The year is 1999, so the incident assumes shades of Columbine. America, forever seeking a moral compass, looks to Celeste as a resilient figurehead, a role that no 13-year-old should have to endure. She records a song in the aftermath, at once handing the country a cathartic anthem and launching a massive pop career.

But as the millennium dawns, the world sinks further into despair. 9/11 hits and a war ensues, right as Celeste is becoming a household name. The film slides through this transition with shocking ease, making a compelling case that we reached an irrevocable nadir after Y2K that has yet to end. It makes at least some sense, then, that the movie’s second half goes crazy along with her.

“Vox Lux” lurches forward to 2017, when Celeste has grown up to become Natalie Portman, first seen stretching her arms with exhaustion in a makeup chair. She’s wearing jet-black eyeliner and a fitted leather getup, her Staten Island cadence having somehow thickened over the years. What happens to the girl who was thrust into fame at the hands of terrorism? Nothing good, according to Corbet. Celeste has gone bonkers, spewing invective at everyone she can, struggling to maintain relationships with her loyal sister (Stacy Martin) and daughter (Cassidy, again), and adopting a callous attitude about a recent murder spree that resembles Celeste’s music-video aesthetics.

For about an hour, we follow Celeste through the bowels of a hotel where she prepares for a concert and descends into a distinct, selfish madness that connects historical bloodshed to her feisty public image. She became so inextricably linked to a recent history’s dark spell that it ate up whatever benevolence she might have developed with adulthood. Instead of shying away from the spotlight, she doubled down within it, losing most of her humanity. (What is the opposite of poptimism? This movie.)

“Vox Lux” can be read at least two (very different) ways. It’s either a biting indictment of the American horror story that is the 21st century, and the way one girl lost herself as the fame machine turned her into a PTSD-stricken hellion. Or else it’s a cruel pop-star missive with no respect for actual pop stars. Is she a victim or a villain? It’s hard to tell, and maybe that’s the point.
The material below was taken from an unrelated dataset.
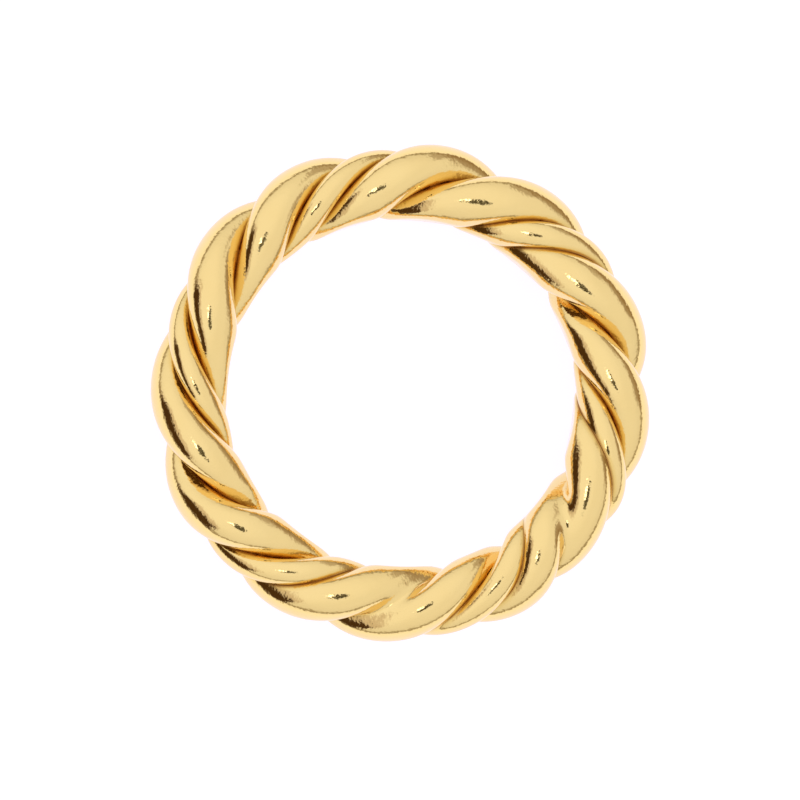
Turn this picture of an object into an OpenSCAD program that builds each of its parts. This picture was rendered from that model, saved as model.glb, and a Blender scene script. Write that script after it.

After first viewing ― I might need several more to get to the bottom of it all ― I lean toward the former. What’s certain, though, is that Portman remains one of our most fascinating actresses, and this performance is a wall-to-wall exercise in excess that works wonders for her. Her round eyes glare as gaudily as the hateful words that pour from Celeste’s mouth. Alongside “Black Swan” and “Jackie,” it would make for one hell of a trilogy about the steep, seductive divides between performance and reality ― something we’ve certainly never seen attached to a notion as a grave as terrorism. It’s a character study, albeit a damning one with global proportions. Your mileage may vary on the ethos, but I couldn’t look away.